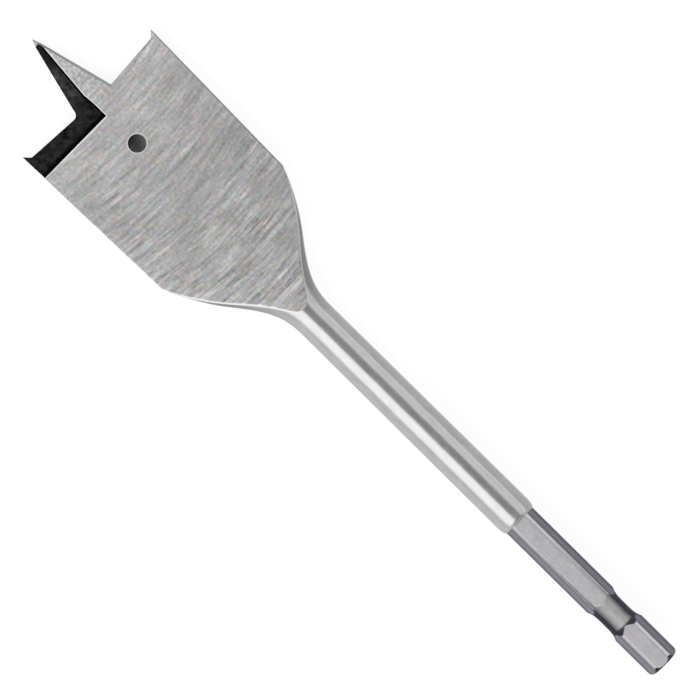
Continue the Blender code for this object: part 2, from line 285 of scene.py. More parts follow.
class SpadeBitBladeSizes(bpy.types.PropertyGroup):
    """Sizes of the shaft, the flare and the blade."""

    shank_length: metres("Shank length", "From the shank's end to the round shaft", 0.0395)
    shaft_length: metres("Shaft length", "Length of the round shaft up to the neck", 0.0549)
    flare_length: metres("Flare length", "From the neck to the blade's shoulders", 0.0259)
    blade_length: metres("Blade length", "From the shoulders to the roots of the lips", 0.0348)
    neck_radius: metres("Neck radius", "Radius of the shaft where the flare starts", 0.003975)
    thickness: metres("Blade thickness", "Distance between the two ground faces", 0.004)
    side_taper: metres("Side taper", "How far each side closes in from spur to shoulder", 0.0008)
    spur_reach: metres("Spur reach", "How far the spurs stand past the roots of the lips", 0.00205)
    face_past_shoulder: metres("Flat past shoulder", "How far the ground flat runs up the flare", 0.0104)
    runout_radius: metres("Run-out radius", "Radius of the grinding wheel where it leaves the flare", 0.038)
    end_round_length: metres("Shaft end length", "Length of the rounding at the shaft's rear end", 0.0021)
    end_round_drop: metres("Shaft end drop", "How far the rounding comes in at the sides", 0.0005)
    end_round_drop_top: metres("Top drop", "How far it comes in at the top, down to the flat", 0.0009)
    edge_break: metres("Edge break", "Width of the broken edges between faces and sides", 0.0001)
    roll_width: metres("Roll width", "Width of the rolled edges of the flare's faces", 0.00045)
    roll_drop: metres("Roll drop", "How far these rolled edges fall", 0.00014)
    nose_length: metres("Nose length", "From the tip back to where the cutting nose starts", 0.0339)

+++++

▶ _WHAT TO DO_
Set down verbatim only the lines between the start of the data above and the line with "the shaft, the", both boundaries included.

▶ _OUTPUT FOR THIS TASK_
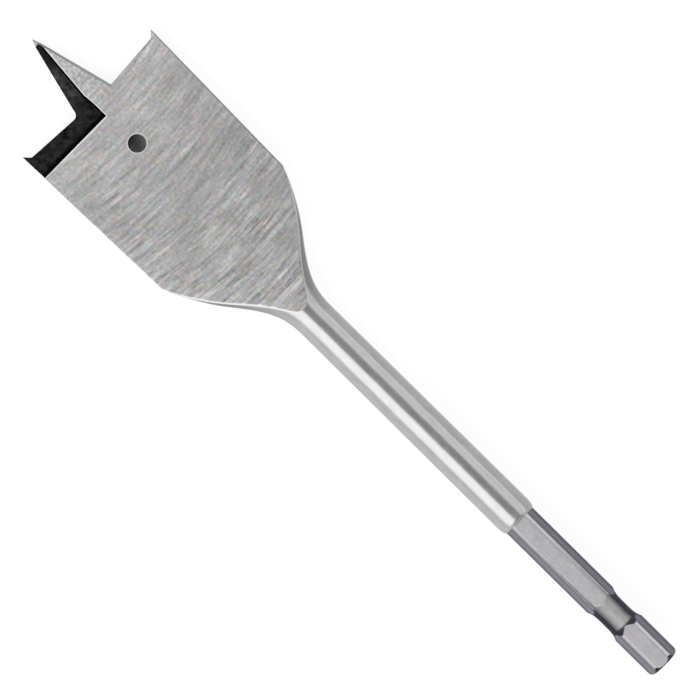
Continue the Blender code for this object: part 2, from line 285 of scene.py. More parts follow.
class SpadeBitBladeSizes(bpy.types.PropertyGroup):
    """Sizes of the shaft, the flare and the blade."""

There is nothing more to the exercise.